**Supplied data**
━━━━━━━━━━

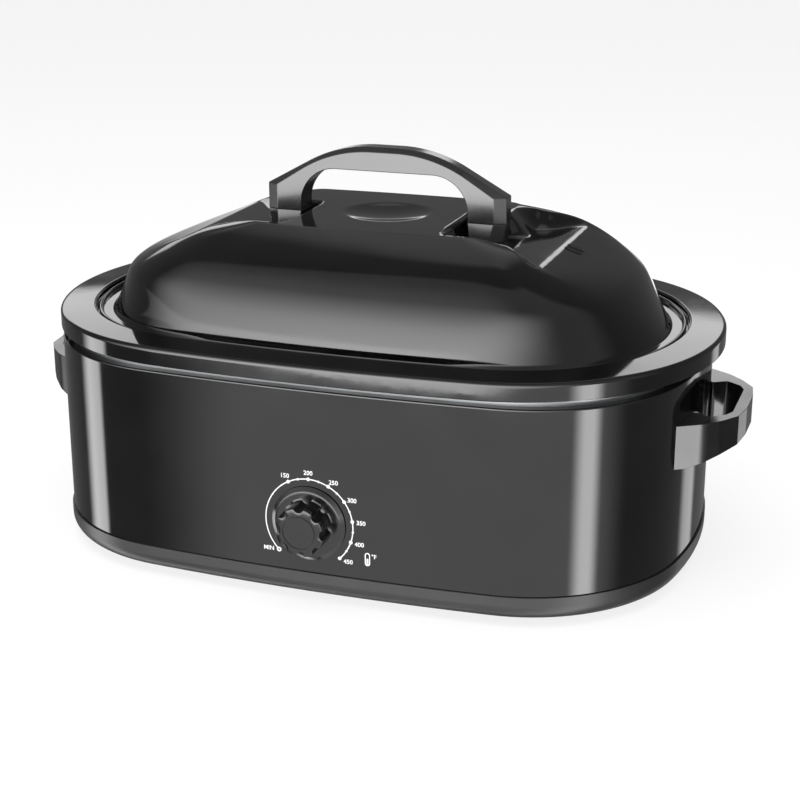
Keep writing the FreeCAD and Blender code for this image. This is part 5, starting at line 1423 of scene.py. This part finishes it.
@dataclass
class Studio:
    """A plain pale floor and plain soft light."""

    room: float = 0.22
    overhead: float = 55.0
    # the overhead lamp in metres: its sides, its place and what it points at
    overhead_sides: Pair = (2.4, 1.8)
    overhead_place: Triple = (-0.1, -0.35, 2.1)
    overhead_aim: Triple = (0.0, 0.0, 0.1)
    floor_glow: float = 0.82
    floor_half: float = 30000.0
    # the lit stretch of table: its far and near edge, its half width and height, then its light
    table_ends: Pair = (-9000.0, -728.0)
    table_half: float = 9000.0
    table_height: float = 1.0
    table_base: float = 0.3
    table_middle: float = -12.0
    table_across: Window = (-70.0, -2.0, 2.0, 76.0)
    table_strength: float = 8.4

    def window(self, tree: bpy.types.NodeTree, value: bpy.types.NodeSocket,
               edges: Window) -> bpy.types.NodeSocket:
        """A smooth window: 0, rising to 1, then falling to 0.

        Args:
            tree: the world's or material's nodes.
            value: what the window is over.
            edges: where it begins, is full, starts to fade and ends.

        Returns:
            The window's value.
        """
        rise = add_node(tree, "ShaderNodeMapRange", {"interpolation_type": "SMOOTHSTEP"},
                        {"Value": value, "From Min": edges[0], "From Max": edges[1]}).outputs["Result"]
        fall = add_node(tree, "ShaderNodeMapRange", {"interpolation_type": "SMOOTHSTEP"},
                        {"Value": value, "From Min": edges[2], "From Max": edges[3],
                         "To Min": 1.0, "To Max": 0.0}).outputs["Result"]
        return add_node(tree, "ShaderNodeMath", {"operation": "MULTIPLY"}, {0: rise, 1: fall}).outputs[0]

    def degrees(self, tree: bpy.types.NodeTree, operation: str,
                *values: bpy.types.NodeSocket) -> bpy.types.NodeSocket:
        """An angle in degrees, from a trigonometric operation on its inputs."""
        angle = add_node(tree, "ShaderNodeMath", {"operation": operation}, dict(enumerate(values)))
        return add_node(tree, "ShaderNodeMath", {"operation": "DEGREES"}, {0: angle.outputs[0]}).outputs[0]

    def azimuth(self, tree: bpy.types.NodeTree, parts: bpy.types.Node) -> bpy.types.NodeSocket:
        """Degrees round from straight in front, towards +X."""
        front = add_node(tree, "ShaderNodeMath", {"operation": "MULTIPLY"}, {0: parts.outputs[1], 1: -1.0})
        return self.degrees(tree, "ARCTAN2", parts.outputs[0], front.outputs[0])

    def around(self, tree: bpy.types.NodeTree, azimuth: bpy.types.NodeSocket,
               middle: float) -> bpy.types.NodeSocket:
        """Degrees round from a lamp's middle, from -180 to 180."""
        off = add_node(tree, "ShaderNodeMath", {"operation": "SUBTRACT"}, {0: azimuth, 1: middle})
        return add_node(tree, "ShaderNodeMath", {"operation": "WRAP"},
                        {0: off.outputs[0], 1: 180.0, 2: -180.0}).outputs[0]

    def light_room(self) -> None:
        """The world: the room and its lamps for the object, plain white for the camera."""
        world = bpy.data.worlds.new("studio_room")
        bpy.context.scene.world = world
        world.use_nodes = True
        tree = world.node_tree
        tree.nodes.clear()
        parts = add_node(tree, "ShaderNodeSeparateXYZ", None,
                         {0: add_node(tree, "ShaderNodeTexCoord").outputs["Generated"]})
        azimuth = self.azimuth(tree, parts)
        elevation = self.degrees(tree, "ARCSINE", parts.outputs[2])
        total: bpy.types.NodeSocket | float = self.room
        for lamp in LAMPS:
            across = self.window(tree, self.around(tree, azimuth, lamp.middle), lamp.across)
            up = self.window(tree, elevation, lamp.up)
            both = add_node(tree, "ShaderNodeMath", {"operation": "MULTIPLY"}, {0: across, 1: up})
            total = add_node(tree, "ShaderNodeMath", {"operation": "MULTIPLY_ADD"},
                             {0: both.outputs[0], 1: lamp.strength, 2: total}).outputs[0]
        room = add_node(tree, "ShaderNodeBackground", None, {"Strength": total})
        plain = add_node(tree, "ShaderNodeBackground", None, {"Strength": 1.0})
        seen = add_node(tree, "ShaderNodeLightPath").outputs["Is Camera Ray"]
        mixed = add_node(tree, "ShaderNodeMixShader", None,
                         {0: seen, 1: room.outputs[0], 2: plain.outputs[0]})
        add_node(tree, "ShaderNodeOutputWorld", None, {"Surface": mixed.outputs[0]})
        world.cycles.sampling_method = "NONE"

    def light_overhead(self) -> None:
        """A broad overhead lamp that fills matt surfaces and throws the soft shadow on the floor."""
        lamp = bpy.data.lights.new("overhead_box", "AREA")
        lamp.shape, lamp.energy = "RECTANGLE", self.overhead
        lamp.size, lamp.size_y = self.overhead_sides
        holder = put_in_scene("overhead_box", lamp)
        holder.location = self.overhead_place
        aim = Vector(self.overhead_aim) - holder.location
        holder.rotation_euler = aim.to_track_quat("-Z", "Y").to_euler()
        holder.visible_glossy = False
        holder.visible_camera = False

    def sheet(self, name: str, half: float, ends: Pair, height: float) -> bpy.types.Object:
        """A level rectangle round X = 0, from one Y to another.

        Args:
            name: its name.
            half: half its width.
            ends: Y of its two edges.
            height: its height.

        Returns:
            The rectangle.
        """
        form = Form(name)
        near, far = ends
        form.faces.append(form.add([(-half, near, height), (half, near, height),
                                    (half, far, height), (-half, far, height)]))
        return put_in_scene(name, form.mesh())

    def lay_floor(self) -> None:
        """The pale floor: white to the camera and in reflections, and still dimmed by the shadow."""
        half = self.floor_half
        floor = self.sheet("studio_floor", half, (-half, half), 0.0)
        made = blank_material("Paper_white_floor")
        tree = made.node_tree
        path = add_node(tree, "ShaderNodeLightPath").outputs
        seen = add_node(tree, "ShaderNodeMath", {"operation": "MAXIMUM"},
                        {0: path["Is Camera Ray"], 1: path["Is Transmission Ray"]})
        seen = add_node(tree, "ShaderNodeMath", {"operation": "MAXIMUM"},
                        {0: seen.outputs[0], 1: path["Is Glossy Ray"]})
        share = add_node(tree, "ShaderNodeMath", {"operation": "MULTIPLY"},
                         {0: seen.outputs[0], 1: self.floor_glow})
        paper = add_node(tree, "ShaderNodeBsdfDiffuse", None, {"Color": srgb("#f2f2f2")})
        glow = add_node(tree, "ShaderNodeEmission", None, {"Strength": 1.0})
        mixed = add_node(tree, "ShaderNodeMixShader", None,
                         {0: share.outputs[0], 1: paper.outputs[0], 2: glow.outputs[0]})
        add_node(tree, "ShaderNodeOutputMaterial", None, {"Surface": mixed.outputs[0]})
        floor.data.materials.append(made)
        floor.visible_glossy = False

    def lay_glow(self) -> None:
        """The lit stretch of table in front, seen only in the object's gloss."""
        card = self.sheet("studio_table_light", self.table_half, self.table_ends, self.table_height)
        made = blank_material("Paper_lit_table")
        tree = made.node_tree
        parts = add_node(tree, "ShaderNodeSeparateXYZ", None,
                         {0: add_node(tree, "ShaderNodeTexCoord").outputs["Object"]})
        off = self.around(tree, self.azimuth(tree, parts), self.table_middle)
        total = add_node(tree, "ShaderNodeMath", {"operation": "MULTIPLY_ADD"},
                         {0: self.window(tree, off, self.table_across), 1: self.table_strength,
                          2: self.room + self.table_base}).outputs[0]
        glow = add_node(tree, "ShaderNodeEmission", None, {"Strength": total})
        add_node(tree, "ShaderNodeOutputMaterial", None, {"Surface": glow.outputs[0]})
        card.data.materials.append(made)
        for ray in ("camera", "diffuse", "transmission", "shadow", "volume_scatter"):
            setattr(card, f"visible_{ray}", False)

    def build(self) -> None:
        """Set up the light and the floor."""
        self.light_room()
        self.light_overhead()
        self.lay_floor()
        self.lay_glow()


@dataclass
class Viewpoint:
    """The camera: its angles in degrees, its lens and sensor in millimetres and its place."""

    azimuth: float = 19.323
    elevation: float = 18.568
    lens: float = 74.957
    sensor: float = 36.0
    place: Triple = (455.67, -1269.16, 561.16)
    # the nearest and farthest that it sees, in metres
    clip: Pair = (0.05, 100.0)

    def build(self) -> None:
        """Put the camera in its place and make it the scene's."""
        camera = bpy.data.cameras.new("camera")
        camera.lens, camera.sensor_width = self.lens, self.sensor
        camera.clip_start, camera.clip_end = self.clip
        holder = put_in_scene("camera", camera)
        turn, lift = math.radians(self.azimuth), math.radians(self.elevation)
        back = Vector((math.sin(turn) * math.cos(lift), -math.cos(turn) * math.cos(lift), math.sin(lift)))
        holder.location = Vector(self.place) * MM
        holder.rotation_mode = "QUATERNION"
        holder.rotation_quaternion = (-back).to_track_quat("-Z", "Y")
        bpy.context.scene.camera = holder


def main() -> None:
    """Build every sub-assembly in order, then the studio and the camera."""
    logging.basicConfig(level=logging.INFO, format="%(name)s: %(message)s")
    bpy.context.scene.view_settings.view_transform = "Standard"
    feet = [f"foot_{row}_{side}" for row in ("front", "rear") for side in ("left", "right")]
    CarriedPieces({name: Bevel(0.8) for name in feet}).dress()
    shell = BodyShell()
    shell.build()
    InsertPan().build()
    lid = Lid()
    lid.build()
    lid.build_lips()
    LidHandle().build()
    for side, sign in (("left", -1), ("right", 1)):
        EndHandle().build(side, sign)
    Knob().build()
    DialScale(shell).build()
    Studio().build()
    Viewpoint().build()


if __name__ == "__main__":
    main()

━━━━━━━━━━

Beginning at the top of the data, extract each line through the line containing "plain pale floor" and return those lines exactly, with nothing added.

**Written response**
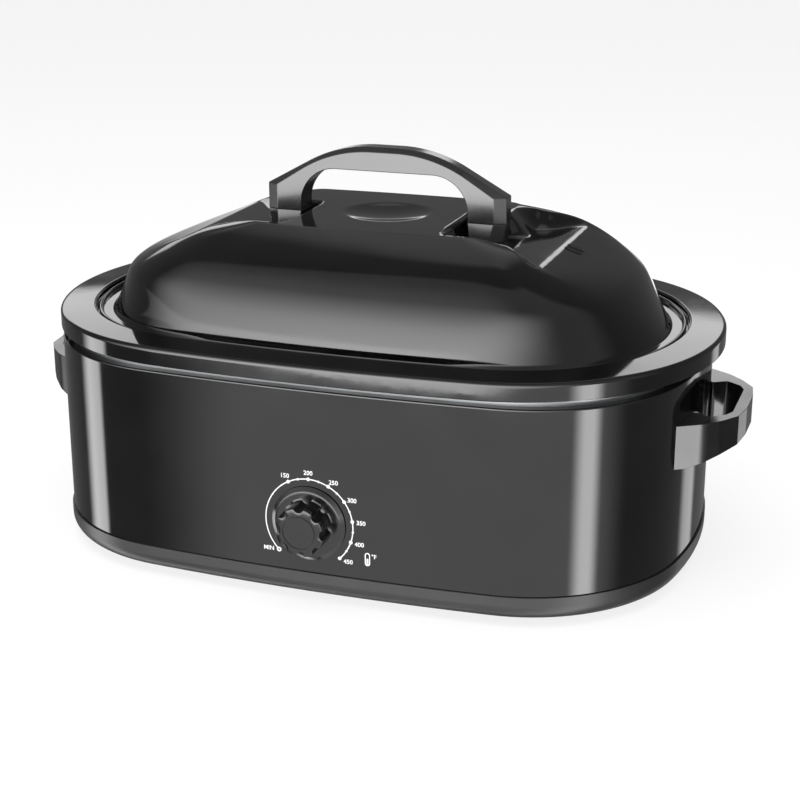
Keep writing the FreeCAD and Blender code for this image. This is part 5, starting at line 1423 of scene.py. This part finishes it.
@dataclass
class Studio:
    """A plain pale floor and plain soft light."""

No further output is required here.